**SUPPLIED MATERIAL:**

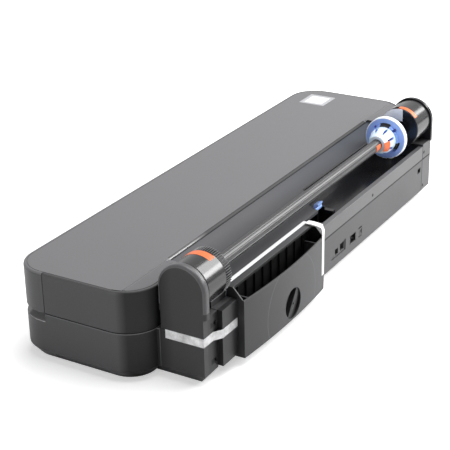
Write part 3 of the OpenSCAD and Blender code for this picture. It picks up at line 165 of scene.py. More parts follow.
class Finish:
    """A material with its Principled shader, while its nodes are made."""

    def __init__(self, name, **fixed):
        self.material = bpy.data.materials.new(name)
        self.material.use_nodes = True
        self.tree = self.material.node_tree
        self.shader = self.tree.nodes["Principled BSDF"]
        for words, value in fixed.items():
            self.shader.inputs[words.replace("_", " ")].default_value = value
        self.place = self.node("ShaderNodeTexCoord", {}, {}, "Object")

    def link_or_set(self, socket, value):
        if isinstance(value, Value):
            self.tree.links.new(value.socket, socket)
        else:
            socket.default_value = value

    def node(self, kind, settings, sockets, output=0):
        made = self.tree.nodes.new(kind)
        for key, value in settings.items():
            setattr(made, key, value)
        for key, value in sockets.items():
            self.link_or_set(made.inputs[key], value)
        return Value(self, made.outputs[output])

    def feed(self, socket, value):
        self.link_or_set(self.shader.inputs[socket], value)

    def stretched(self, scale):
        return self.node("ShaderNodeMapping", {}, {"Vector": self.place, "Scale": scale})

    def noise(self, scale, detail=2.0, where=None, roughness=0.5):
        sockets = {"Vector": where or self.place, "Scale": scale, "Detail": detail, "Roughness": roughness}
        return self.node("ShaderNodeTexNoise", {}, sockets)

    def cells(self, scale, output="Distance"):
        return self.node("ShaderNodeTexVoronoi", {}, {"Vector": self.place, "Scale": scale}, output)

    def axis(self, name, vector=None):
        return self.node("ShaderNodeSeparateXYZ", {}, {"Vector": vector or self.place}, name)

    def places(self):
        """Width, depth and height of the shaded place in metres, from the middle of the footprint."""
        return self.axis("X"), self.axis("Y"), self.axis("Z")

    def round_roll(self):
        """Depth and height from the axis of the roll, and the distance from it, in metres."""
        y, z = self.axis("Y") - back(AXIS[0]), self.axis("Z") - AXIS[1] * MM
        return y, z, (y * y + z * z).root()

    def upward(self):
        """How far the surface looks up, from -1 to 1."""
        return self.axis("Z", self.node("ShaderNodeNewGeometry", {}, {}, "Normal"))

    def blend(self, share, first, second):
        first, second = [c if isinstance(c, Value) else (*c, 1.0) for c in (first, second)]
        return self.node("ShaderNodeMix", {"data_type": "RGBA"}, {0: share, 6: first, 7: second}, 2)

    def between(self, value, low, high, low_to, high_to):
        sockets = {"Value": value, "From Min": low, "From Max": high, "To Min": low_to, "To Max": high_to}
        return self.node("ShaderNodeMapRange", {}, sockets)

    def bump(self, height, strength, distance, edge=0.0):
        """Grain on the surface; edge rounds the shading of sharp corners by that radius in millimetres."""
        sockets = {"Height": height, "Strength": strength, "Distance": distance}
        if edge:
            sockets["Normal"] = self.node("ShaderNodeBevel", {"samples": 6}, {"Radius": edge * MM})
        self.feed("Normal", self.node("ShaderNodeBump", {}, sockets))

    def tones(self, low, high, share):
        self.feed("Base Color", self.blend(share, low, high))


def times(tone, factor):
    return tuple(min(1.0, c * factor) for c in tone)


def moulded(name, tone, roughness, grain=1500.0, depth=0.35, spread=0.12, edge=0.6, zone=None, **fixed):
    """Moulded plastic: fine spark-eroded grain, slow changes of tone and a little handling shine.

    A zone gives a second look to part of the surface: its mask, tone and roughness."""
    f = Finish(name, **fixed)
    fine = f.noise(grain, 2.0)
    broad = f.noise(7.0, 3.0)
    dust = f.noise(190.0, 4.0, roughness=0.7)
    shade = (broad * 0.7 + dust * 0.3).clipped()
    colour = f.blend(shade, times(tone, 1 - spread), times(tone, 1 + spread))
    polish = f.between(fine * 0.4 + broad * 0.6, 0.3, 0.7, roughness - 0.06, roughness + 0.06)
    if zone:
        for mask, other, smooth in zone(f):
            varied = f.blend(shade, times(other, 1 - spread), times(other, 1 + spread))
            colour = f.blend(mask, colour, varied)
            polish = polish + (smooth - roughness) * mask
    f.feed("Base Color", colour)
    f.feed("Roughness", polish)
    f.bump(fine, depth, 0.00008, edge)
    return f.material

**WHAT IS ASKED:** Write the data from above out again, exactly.

**TASK SOLUTION:**
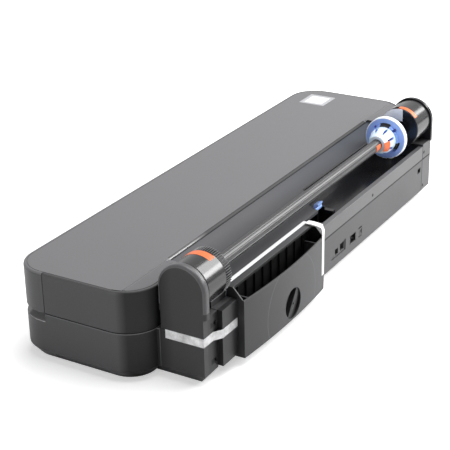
Write part 3 of the OpenSCAD and Blender code for this picture. It picks up at line 165 of scene.py. More parts follow.
class Finish:
    """A material with its Principled shader, while its nodes are made."""

    def __init__(self, name, **fixed):
        self.material = bpy.data.materials.new(name)
        self.material.use_nodes = True
        self.tree = self.material.node_tree
        self.shader = self.tree.nodes["Principled BSDF"]
        for words, value in fixed.items():
            self.shader.inputs[words.replace("_", " ")].default_value = value
        self.place = self.node("ShaderNodeTexCoord", {}, {}, "Object")

    def link_or_set(self, socket, value):
        if isinstance(value, Value):
            self.tree.links.new(value.socket, socket)
        else:
            socket.default_value = value

    def node(self, kind, settings, sockets, output=0):
        made = self.tree.nodes.new(kind)
        for key, value in settings.items():
            setattr(made, key, value)
        for key, value in sockets.items():
            self.link_or_set(made.inputs[key], value)
        return Value(self, made.outputs[output])

    def feed(self, socket, value):
        self.link_or_set(self.shader.inputs[socket], value)

    def stretched(self, scale):
        return self.node("ShaderNodeMapping", {}, {"Vector": self.place, "Scale": scale})

    def noise(self, scale, detail=2.0, where=None, roughness=0.5):
        sockets = {"Vector": where or self.place, "Scale": scale, "Detail": detail, "Roughness": roughness}
        return self.node("ShaderNodeTexNoise", {}, sockets)

    def cells(self, scale, output="Distance"):
        return self.node("ShaderNodeTexVoronoi", {}, {"Vector": self.place, "Scale": scale}, output)

    def axis(self, name, vector=None):
        return self.node("ShaderNodeSeparateXYZ", {}, {"Vector": vector or self.place}, name)

    def places(self):
        """Width, depth and height of the shaded place in metres, from the middle of the footprint."""
        return self.axis("X"), self.axis("Y"), self.axis("Z")

    def round_roll(self):
        """Depth and height from the axis of the roll, and the distance from it, in metres."""
        y, z = self.axis("Y") - back(AXIS[0]), self.axis("Z") - AXIS[1] * MM
        return y, z, (y * y + z * z).root()

    def upward(self):
        """How far the surface looks up, from -1 to 1."""
        return self.axis("Z", self.node("ShaderNodeNewGeometry", {}, {}, "Normal"))

    def blend(self, share, first, second):
        first, second = [c if isinstance(c, Value) else (*c, 1.0) for c in (first, second)]
        return self.node("ShaderNodeMix", {"data_type": "RGBA"}, {0: share, 6: first, 7: second}, 2)

    def between(self, value, low, high, low_to, high_to):
        sockets = {"Value": value, "From Min": low, "From Max": high, "To Min": low_to, "To Max": high_to}
        return self.node("ShaderNodeMapRange", {}, sockets)

    def bump(self, height, strength, distance, edge=0.0):
        """Grain on the surface; edge rounds the shading of sharp corners by that radius in millimetres."""
        sockets = {"Height": height, "Strength": strength, "Distance": distance}
        if edge:
            sockets["Normal"] = self.node("ShaderNodeBevel", {"samples": 6}, {"Radius": edge * MM})
        self.feed("Normal", self.node("ShaderNodeBump", {}, sockets))

    def tones(self, low, high, share):
        self.feed("Base Color", self.blend(share, low, high))


def times(tone, factor):
    return tuple(min(1.0, c * factor) for c in tone)


def moulded(name, tone, roughness, grain=1500.0, depth=0.35, spread=0.12, edge=0.6, zone=None, **fixed):
    """Moulded plastic: fine spark-eroded grain, slow changes of tone and a little handling shine.

    A zone gives a second look to part of the surface: its mask, tone and roughness."""
    f = Finish(name, **fixed)
    fine = f.noise(grain, 2.0)
    broad = f.noise(7.0, 3.0)
    dust = f.noise(190.0, 4.0, roughness=0.7)
    shade = (broad * 0.7 + dust * 0.3).clipped()
    colour = f.blend(shade, times(tone, 1 - spread), times(tone, 1 + spread))
    polish = f.between(fine * 0.4 + broad * 0.6, 0.3, 0.7, roughness - 0.06, roughness + 0.06)
    if zone:
        for mask, other, smooth in zone(f):
            varied = f.blend(shade, times(other, 1 - spread), times(other, 1 + spread))
            colour = f.blend(mask, colour, varied)
            polish = polish + (smooth - roughness) * mask
    f.feed("Base Color", colour)
    f.feed("Roughness", polish)
    f.bump(fine, depth, 0.00008, edge)
    return f.material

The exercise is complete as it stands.